§ PROBLEM TO WORK ON: Quote the whole listing verbatim.

□ □ □

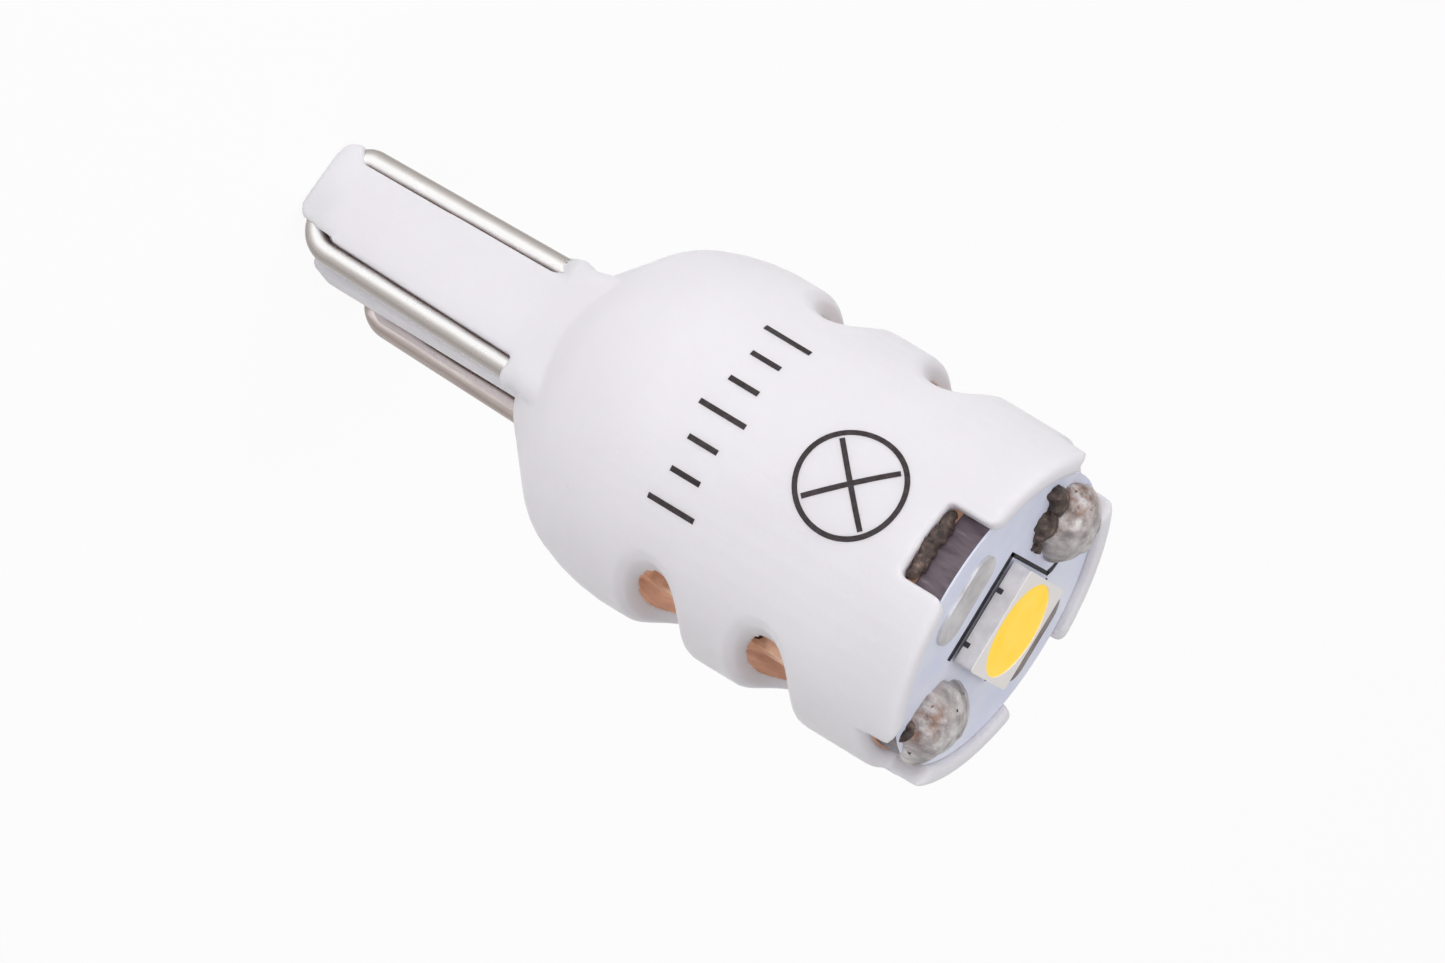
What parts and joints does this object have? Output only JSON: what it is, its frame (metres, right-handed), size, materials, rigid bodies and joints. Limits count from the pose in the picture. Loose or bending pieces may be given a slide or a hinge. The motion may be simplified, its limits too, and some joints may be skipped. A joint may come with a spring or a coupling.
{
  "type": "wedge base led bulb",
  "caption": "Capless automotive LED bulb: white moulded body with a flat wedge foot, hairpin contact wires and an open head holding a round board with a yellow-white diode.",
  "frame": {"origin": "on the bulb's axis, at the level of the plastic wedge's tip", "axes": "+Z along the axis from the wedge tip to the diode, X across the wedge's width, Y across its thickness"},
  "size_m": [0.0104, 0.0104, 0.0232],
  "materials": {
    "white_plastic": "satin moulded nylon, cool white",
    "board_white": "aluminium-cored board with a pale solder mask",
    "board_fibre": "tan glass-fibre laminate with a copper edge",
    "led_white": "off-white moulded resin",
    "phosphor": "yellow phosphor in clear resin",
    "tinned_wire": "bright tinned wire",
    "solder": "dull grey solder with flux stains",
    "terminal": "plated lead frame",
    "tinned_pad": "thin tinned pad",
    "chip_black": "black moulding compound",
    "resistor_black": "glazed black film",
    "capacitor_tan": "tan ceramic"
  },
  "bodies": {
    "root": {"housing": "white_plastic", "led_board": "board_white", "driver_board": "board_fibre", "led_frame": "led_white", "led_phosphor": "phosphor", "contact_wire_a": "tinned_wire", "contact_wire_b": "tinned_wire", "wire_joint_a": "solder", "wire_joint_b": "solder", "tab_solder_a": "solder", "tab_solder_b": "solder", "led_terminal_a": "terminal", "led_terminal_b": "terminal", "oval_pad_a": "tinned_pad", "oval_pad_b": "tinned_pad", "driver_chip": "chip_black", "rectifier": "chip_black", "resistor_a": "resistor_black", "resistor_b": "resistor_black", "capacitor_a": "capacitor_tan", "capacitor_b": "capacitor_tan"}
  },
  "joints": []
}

□ □ □

§ EXERCISE SOLUTION:
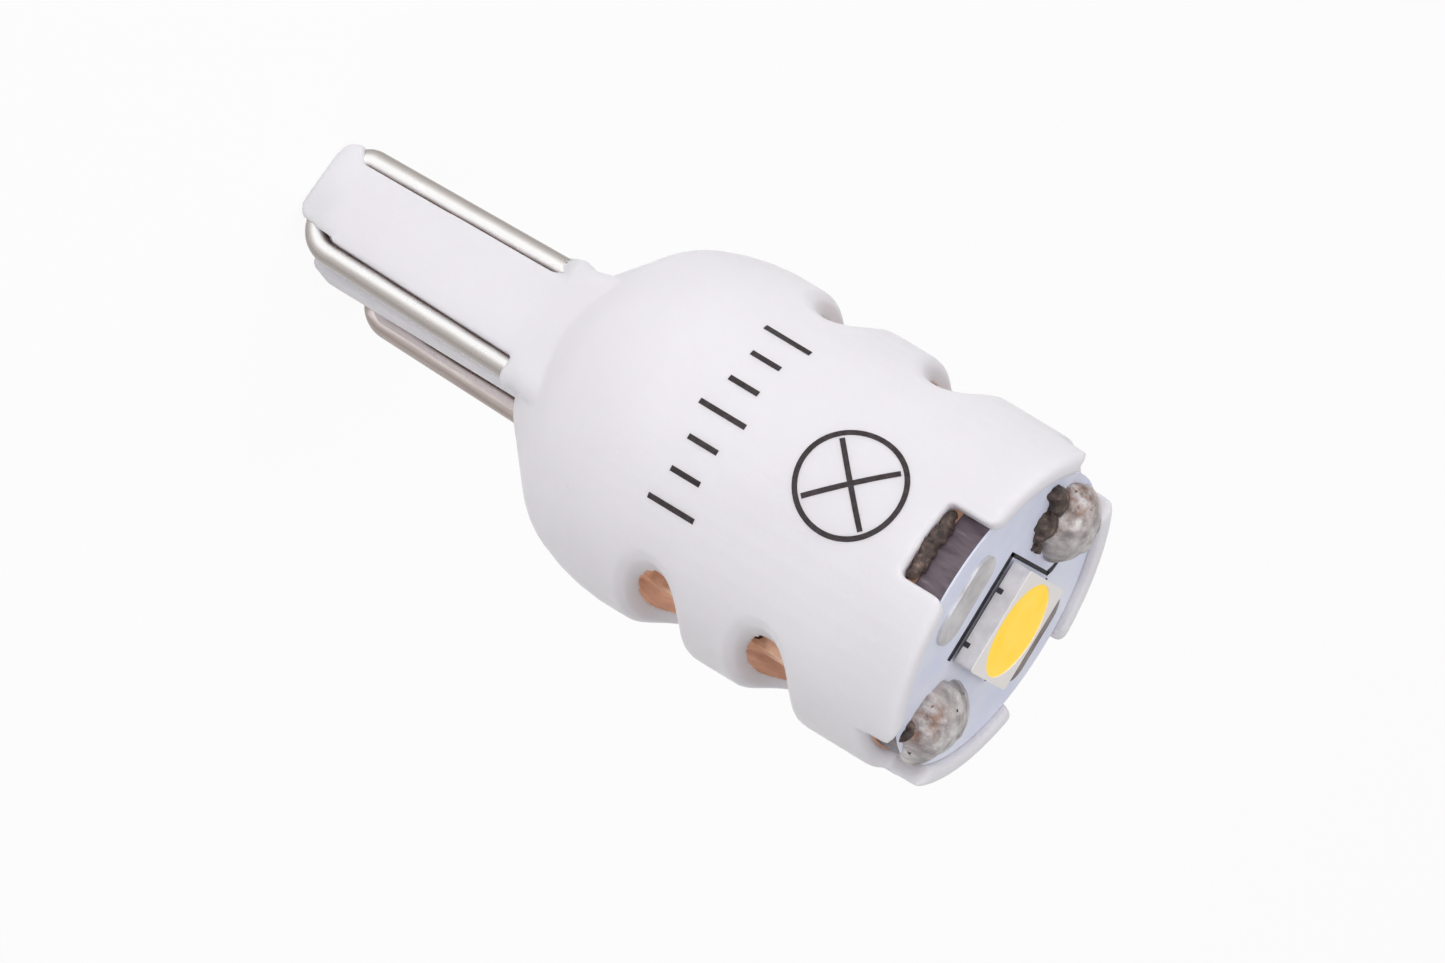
What parts and joints does this object have? Output only JSON: what it is, its frame (metres, right-handed), size, materials, rigid bodies and joints. Limits count from the pose in the picture. Loose or bending pieces may be given a slide or a hinge. The motion may be simplified, its limits too, and some joints may be skipped. A joint may come with a spring or a coupling.
{
  "type": "wedge base led bulb",
  "caption": "Capless automotive LED bulb: white moulded body with a flat wedge foot, hairpin contact wires and an open head holding a round board with a yellow-white diode.",
  "frame": {"origin": "on the bulb's axis, at the level of the plastic wedge's tip", "axes": "+Z along the axis from the wedge tip to the diode, X across the wedge's width, Y across its thickness"},
  "size_m": [0.0104, 0.0104, 0.0232],
  "materials": {
    "white_plastic": "satin moulded nylon, cool white",
    "board_white": "aluminium-cored board with a pale solder mask",
    "board_fibre": "tan glass-fibre laminate with a copper edge",
    "led_white": "off-white moulded resin",
    "phosphor": "yellow phosphor in clear resin",
    "tinned_wire": "bright tinned wire",
    "solder": "dull grey solder with flux stains",
    "terminal": "plated lead frame",
    "tinned_pad": "thin tinned pad",
    "chip_black": "black moulding compound",
    "resistor_black": "glazed black film",
    "capacitor_tan": "tan ceramic"
  },
  "bodies": {
    "root": {"housing": "white_plastic", "led_board": "board_white", "driver_board": "board_fibre", "led_frame": "led_white", "led_phosphor": "phosphor", "contact_wire_a": "tinned_wire", "contact_wire_b": "tinned_wire", "wire_joint_a": "solder", "wire_joint_b": "solder", "tab_solder_a": "solder", "tab_solder_b": "solder", "led_terminal_a": "terminal", "led_terminal_b": "terminal", "oval_pad_a": "tinned_pad", "oval_pad_b": "tinned_pad", "driver_chip": "chip_black", "rectifier": "chip_black", "resistor_a": "resistor_black", "resistor_b": "resistor_black", "capacitor_a": "capacitor_tan", "capacitor_b": "capacitor_tan"}
  },
  "joints": []
}